Ken Carson singles chronology
| "I Need U" (2023) | "Overseas" (2024) | "President" (2024) |

Music video
- "Overseas" on YouTube

= Overseas (Ken Carson song) =

2024 single by Ken Carson

"Overseas" is a song by the American rapper Ken Carson. It was released by Opium and Interscope Records on April 12, 2024, as the lead single from the deluxe edition of his third studio album, A Great Chaos (2023). Carson wrote it alongside the song's producers, Esko, Lucian, Lukrative, and Nick Spiders. After Carson was sent the song's instrumental, he found affinity with it and developed an idea for the song. The single's cover art was inspired by Heath Ledger's depiction of the Joker in the 2008 film The Dark Knight. Carson included "Overseas" in the set list of the Chaos World Tour (2024).
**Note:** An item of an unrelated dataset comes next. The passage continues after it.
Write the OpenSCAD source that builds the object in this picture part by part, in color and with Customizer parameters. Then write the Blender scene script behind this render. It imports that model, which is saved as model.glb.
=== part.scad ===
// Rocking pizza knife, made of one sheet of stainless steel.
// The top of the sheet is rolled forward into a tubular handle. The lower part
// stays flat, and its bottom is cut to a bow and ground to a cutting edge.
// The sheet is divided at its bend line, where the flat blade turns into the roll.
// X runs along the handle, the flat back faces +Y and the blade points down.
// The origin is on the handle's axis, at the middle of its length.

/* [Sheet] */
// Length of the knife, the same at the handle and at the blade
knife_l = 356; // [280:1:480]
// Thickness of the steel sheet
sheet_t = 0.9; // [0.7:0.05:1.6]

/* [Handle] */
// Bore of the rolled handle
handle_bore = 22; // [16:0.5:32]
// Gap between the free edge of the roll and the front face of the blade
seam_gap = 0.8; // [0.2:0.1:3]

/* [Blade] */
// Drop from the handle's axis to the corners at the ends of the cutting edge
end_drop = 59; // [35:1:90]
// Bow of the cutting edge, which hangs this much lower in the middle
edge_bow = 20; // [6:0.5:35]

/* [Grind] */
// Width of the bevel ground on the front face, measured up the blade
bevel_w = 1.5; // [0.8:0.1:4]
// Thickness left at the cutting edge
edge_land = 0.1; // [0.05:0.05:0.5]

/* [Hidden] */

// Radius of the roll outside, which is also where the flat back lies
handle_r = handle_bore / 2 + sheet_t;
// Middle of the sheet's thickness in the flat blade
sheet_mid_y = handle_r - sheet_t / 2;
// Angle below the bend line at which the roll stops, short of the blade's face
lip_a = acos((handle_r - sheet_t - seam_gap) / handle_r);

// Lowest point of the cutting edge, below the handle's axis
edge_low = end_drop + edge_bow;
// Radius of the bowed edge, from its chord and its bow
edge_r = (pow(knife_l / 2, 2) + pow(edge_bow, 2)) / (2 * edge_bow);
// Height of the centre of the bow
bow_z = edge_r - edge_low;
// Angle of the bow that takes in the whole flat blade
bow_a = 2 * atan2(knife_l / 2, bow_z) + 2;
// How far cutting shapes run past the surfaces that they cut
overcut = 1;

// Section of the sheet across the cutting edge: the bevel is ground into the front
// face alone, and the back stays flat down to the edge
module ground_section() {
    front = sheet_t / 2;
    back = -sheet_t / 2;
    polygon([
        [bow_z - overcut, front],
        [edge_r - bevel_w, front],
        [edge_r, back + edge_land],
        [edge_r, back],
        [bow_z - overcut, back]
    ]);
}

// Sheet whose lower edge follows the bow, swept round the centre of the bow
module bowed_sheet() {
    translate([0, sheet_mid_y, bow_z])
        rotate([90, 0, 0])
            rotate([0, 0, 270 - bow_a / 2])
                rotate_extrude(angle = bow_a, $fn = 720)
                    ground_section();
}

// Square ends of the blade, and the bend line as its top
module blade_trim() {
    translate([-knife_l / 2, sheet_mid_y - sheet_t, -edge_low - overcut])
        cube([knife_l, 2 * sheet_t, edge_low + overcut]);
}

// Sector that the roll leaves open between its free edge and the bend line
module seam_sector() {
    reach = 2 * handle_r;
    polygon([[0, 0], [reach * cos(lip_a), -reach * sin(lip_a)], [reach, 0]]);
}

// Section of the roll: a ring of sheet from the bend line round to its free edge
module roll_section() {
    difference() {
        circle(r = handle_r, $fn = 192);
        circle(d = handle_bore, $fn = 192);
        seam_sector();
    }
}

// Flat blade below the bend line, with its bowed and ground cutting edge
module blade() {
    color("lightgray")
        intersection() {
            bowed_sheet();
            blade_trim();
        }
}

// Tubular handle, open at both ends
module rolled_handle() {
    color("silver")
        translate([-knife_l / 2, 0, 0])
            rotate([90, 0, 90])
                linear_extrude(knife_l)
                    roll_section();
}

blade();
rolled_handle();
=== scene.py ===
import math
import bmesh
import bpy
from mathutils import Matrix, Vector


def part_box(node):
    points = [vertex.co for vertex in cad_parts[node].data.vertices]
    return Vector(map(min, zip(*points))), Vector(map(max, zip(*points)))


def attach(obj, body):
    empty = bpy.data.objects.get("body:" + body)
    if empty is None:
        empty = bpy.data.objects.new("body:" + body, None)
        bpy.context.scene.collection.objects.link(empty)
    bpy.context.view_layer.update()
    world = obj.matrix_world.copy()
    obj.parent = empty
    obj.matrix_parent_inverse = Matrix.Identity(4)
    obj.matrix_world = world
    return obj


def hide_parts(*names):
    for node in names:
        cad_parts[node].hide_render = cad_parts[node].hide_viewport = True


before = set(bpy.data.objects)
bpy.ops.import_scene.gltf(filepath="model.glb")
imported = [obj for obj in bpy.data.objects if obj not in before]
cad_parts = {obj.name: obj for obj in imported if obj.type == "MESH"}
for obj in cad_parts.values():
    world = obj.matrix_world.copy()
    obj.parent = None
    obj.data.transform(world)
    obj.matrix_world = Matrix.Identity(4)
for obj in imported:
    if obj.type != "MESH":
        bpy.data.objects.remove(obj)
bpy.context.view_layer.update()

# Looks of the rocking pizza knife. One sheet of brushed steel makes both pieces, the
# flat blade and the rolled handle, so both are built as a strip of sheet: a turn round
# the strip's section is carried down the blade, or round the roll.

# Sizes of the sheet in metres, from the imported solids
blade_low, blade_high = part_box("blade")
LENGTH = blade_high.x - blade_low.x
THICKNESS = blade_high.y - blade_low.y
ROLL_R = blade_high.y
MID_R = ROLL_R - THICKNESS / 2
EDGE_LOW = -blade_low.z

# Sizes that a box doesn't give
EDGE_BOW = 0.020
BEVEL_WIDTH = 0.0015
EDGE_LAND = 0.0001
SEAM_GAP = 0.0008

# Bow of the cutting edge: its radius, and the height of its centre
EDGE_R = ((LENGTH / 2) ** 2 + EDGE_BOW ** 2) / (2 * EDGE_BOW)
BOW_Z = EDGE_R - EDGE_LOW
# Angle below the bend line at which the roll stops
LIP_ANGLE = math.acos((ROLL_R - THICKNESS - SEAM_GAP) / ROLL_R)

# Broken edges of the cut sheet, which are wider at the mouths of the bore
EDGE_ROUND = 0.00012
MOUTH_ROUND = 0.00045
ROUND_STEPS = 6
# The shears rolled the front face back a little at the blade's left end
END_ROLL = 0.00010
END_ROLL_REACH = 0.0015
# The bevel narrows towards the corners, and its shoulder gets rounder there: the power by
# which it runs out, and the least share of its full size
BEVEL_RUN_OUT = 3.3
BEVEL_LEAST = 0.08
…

"Overseas" is a hip-hop song driven by a buzzing beat, 808-heavy production, and a subtle melody. Its lyrics see Carson offer an update on his recent life, which he mostly spent on tour, and reflecting on his rise to prominence. Praised by critics for its rhythm and catchiness, the song debuted at number 79 on the Billboard Hot 100, marking Carson's first entry on the chart, and charted in New Zealand and Canada. In August 2025, "Overseas" was certified Platinum by the Recording Industry Association of America (RIAA). Gunner Stahl directed the song's music video, which included grainy clips of Carson's live performances in Europe.
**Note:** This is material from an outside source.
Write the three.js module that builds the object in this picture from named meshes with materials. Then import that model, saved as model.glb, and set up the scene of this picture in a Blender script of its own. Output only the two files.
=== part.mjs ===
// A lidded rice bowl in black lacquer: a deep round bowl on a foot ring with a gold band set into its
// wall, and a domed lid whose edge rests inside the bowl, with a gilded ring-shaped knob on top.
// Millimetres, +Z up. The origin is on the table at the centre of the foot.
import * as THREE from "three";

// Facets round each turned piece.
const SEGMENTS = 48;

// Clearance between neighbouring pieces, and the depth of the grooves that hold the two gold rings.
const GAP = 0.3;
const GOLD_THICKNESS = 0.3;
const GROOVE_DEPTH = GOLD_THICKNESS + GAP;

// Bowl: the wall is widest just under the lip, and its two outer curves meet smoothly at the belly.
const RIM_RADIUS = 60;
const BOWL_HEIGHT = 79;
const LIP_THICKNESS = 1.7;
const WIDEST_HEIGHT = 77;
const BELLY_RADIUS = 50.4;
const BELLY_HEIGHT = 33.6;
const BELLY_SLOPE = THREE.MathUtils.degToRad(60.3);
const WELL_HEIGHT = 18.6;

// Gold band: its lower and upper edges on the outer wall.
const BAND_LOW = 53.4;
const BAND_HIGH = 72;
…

== Background and release ==
The American rapper Ken Carson released his third studio album, A Great Chaos, on October 13, 2023, through Opium and Interscope Records. It was positively received by critics; several publications featured it on their year-end lists of the best albums from 2023. (Note: Namely, The Washington Post, Slant Magazine, Complex, Rolling Stone, and Paste.) "Overseas" was released on April 12, 2024, as the lead single for the deluxe edition of A Great Chaos. It was released one day ahead of his debut Coachella performance. Lucian, who produced the song alongside Esko, Lukrative, and Nick Spiders, told XXL that Carson immediately connected to its instrumental, devised an idea and was ready to record vocals for it before he and the other producers were aware. The artwork depicts scars on Carson's face; it was inspired by Heath Ledger's character Joker in the 2008 film The Dark Knight. A week after the release of the deluxe edition on July 5, 2024, Carson commenced his Chaos World Tour, which ran until November; he included "Overseas" as a part of its set list.
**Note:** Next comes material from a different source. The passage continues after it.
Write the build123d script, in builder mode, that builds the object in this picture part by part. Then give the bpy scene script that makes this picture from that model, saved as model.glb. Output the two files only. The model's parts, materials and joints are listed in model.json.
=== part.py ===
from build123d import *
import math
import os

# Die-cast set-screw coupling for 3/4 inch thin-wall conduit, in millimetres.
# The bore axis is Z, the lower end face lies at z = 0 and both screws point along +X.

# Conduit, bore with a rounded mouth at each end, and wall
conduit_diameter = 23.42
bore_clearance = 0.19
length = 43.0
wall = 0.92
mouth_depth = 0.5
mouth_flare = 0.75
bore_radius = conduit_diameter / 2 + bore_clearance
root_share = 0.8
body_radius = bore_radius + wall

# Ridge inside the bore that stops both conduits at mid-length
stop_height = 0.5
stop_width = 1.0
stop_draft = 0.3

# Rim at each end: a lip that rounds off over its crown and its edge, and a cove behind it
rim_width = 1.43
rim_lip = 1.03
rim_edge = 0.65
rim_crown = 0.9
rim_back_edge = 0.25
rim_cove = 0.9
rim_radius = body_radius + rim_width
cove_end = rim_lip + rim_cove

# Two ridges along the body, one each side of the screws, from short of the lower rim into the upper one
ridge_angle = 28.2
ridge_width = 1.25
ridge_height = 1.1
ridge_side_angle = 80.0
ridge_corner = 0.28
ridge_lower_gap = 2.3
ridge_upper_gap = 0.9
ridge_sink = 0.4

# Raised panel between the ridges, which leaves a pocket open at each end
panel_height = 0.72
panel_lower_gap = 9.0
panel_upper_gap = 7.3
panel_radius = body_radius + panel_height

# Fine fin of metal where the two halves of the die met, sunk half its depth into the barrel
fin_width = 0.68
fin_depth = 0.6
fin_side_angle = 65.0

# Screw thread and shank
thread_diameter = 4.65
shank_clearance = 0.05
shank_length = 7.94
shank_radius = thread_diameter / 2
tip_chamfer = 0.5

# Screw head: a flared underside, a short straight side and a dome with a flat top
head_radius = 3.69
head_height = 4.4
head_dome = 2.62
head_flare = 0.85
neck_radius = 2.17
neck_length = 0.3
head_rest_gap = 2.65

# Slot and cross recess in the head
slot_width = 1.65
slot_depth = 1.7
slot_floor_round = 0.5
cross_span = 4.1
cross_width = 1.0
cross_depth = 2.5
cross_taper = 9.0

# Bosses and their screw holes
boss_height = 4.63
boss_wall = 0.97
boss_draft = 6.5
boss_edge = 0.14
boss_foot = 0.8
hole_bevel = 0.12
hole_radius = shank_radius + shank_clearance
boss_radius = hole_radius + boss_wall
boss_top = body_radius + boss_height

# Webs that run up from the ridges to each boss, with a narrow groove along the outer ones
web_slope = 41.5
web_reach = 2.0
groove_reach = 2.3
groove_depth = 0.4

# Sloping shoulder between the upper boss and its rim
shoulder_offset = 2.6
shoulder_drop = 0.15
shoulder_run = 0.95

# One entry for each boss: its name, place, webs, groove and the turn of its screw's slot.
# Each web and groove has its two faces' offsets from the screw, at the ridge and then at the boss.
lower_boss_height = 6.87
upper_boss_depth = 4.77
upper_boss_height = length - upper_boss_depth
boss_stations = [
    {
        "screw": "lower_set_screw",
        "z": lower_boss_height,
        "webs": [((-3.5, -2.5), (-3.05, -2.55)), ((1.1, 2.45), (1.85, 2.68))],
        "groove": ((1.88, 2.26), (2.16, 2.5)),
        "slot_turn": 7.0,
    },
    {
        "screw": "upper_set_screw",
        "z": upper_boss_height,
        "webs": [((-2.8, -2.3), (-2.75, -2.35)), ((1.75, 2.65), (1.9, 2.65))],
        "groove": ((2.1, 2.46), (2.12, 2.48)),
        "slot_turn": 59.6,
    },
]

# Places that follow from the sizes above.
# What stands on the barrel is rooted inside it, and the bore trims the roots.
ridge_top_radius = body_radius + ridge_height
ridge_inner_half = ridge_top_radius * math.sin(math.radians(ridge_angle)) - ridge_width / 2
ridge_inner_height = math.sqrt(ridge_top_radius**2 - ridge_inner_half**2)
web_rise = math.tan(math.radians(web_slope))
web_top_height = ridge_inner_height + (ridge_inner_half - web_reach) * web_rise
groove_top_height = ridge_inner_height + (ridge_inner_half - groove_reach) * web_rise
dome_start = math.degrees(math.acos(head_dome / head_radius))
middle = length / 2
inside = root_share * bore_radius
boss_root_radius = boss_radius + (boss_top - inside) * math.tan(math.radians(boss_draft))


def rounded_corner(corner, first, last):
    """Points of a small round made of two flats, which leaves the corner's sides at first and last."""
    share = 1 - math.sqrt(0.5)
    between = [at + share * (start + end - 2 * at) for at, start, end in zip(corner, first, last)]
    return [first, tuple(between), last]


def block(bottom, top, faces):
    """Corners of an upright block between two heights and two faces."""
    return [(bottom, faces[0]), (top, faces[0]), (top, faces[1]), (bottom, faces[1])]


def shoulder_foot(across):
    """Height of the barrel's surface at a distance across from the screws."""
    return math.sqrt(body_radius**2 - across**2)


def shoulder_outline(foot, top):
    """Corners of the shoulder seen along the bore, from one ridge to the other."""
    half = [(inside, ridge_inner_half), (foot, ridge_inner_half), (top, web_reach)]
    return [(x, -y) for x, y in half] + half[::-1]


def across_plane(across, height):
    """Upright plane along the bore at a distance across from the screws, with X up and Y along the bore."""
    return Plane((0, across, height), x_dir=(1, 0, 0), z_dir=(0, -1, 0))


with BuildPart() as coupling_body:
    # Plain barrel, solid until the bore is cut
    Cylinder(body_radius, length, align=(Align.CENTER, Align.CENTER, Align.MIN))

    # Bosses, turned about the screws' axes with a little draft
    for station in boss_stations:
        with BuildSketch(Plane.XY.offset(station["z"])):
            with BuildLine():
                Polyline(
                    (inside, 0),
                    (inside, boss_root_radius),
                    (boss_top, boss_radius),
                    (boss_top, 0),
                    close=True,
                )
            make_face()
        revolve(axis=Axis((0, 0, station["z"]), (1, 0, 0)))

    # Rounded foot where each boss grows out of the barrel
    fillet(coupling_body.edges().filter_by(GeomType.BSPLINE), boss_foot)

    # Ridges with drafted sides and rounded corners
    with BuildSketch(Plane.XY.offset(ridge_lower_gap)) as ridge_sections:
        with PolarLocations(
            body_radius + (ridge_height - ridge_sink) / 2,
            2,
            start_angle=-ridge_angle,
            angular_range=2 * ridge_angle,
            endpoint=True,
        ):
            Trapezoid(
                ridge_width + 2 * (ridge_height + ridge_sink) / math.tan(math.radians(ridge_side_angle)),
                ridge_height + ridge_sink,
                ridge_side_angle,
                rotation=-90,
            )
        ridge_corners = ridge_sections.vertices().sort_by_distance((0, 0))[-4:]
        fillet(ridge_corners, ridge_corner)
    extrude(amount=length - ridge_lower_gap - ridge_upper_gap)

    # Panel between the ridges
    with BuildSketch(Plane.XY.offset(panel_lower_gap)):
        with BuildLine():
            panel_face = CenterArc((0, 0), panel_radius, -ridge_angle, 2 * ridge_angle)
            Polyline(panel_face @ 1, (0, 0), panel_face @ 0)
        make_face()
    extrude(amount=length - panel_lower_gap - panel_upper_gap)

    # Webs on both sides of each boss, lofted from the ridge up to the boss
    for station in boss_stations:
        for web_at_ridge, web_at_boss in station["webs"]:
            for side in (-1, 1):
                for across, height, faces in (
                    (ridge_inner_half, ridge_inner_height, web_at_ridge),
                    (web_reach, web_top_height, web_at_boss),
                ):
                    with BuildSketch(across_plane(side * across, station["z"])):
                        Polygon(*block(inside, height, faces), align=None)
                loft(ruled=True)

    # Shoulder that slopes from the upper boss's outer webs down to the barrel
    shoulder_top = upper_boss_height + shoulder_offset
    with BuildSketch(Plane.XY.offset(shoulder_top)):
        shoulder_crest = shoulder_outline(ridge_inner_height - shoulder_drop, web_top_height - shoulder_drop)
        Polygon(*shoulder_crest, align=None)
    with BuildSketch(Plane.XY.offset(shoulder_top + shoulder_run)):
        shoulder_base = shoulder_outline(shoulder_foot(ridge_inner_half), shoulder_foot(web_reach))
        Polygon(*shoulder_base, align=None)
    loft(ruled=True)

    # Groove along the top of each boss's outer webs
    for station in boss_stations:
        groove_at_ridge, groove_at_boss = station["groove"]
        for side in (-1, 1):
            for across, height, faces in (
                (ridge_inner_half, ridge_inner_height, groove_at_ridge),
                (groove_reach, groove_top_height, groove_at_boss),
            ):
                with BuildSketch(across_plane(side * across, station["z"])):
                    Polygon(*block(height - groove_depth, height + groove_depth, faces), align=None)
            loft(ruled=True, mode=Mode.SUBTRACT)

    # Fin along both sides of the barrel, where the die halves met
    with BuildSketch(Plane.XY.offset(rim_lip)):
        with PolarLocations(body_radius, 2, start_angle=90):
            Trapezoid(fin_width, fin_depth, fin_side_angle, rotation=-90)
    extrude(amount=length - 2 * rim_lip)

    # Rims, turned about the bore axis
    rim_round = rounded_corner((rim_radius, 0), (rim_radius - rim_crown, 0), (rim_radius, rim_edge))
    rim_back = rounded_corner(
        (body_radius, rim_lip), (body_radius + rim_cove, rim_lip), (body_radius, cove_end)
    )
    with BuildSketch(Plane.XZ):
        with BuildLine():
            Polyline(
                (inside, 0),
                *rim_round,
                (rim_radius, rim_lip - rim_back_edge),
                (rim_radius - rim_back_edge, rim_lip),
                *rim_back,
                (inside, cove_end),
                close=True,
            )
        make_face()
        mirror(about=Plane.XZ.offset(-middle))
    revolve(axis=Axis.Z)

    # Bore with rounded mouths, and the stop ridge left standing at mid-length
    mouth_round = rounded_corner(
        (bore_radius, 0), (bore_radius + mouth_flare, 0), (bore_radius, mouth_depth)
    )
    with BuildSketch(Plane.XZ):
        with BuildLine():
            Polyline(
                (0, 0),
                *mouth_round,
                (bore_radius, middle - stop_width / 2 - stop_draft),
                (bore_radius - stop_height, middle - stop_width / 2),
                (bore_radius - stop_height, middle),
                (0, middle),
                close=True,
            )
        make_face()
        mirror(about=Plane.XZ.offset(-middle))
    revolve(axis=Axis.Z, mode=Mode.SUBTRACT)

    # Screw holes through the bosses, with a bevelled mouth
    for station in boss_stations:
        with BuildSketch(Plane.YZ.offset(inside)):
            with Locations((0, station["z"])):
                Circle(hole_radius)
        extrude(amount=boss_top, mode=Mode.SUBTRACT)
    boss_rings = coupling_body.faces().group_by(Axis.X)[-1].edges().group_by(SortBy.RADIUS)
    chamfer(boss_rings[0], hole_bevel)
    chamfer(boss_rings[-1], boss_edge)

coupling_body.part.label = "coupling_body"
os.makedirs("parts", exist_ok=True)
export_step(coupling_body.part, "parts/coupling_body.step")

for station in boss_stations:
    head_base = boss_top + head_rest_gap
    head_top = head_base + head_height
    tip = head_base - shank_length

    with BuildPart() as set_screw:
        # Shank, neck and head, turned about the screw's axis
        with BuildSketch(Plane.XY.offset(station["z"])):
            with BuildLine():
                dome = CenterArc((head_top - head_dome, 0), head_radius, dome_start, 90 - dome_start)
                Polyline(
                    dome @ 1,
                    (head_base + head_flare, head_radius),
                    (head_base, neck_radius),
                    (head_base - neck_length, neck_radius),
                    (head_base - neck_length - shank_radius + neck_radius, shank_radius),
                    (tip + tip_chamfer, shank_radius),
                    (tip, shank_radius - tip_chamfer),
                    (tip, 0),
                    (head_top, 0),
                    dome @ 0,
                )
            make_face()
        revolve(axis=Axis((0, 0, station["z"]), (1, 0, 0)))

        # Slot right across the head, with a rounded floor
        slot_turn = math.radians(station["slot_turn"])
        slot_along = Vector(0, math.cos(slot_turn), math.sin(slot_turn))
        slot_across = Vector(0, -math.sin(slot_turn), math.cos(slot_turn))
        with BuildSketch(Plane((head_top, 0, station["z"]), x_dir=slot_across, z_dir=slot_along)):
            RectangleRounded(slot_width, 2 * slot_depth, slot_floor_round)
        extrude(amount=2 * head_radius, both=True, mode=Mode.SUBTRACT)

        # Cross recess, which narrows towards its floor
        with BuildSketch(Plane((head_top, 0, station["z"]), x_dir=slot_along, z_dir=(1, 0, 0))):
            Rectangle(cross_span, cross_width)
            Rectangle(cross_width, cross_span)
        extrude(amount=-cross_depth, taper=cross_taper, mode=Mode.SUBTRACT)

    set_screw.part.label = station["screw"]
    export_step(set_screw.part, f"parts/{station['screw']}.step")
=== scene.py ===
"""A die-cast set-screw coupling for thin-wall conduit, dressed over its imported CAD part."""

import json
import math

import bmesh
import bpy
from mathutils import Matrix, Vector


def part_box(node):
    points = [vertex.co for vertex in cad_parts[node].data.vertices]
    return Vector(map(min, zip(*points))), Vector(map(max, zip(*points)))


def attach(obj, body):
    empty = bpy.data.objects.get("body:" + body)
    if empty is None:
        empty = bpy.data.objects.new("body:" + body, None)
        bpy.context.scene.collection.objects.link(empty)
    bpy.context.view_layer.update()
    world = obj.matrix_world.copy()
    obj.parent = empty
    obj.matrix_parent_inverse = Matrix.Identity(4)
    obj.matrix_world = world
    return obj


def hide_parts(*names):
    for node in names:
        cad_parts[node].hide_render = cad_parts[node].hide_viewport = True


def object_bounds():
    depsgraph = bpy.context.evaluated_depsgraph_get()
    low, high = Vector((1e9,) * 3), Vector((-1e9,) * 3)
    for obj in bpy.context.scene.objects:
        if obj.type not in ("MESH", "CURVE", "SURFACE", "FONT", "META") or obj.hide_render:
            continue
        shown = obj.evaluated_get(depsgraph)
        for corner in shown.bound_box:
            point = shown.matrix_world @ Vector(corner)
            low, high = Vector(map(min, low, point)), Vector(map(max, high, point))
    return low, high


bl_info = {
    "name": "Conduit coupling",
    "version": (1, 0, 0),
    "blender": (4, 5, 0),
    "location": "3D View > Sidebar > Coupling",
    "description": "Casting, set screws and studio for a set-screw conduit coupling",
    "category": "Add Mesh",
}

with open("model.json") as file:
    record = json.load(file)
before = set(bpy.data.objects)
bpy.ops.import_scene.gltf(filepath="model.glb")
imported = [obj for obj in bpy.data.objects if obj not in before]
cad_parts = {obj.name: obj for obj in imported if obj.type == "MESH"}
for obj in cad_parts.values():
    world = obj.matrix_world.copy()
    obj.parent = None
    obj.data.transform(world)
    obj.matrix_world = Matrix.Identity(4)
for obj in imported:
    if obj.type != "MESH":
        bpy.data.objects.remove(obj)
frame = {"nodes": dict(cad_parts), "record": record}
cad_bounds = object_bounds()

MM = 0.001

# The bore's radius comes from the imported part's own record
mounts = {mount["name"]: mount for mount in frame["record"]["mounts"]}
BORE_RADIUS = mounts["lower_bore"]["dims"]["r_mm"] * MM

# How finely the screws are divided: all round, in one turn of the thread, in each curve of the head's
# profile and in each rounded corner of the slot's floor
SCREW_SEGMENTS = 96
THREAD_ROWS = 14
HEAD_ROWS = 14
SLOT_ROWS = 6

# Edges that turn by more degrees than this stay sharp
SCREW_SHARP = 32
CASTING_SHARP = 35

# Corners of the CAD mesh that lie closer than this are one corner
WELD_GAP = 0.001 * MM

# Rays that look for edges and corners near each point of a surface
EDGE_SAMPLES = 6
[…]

==Composition and lyrics==

"Overseas" is 2 minutes and 21 seconds long. Carson wrote the song with Esko, Lucian, Lukrative, and Nick Spiders. It was recorded by Corey Moon, with Benjamin Lidsky handling mixing and Colin Leonard handling mastering. It is a hip-hop song driven by an "electric" beat, 808-heavy production, and a subtle melody. According to HotNewHipHop's Elias Andrews, the song sees Carson offer his audience an update on his recent life, which he mostly spent on tour. He mentions the European cities London, Paris, and Amsterdam, a reference to the first three stops of the Chaos World Tour. These lines are followed by lyrics discussing women and boasting to his enemies. He also reflects on his rise to prominence and what he would tell his younger self if he could: "I wish I could go back in time to tell myself, 'You gon' be rich. Andrews called Carson's flow "frantic", "aggressive", and "inflected".

== Reception ==
For HotNewHipHop, Andrews felt Carson's flow and "vivid rhymes" were able give the track a distinctive approach; he also called the single's cover art "gruesome". Complex's Joshua Espinoza called the song "catchy", while Hypebeast's Elaina Bernstein said the track "finds [Carson] in his zone". Preezy Brown of Vibe considered it a standout from the deluxe edition of A Great Chaos, writing that it "garner[s] a favorable approval rating". Rolling Stone included the track in their weekly "Songs You Need to Know" list and XXL added it in their list of the week's best new hip-hop songs. Grant Rindner of the latter magazine called the track "a fitting introduction to the world of Ken Carson". In 2026, Complex listed "Overseas" as Carson's greatest song, calling it a crossover anthem and praising its hook.

"Overseas" was Carson's first song to enter the Billboard Hot 100. It peaked at number 79 on the chart dated April 27, 2024. In its opening week, it earned 6.9 million streams in the United States. On Billboard's Hot R&B/Hip-Hop Songs, the track debuted at number 34. It peaked at number 13 on Recorded Music NZ's New Zealand Hot Singles chart dated April 19. On the Canadian Hot 100, it peaked at number 93 on the chart dated April 27. The song was certified Platinum in the United States by the Recording Industry Association of America (RIAA) on August 28, 2025.

== Music video ==
Gunner Stahl directed the visually distorted music video, which premiered just over a year after the release of A Great Chaos. Henock Sileshi and Nick Holiday, formerly of the hip-hop group Brockhampton, assisted in the video's post-production. The video begins with an epilepsy warning and contains grainy visuals of clips from Carson's performances in London, Paris, and Amsterdam. Logan Fairbrother of Hypebeast said the video showcases "the strong tempo of the track matched by gritty visuals" and described the video as "chaotic".

==Charts==

Chart performance for "Overseas"
| Chart (2024) | Peak position |
|---|---|
| Canada (Canadian Hot 100) | 93 |
| New Zealand Hot Singles (RMNZ) | 13 |
| US Billboard Hot 100 | 79 |
| US Hot R&B/Hip-Hop Songs (Billboard) | 34 |

==Certifications==

Certifications for "Overseas"
| Region | Certification | Certified units/sales |
| United States (RIAA) | Platinum | 1,000,000^{‡} |
^{‡} Sales+streaming figures based on certification alone.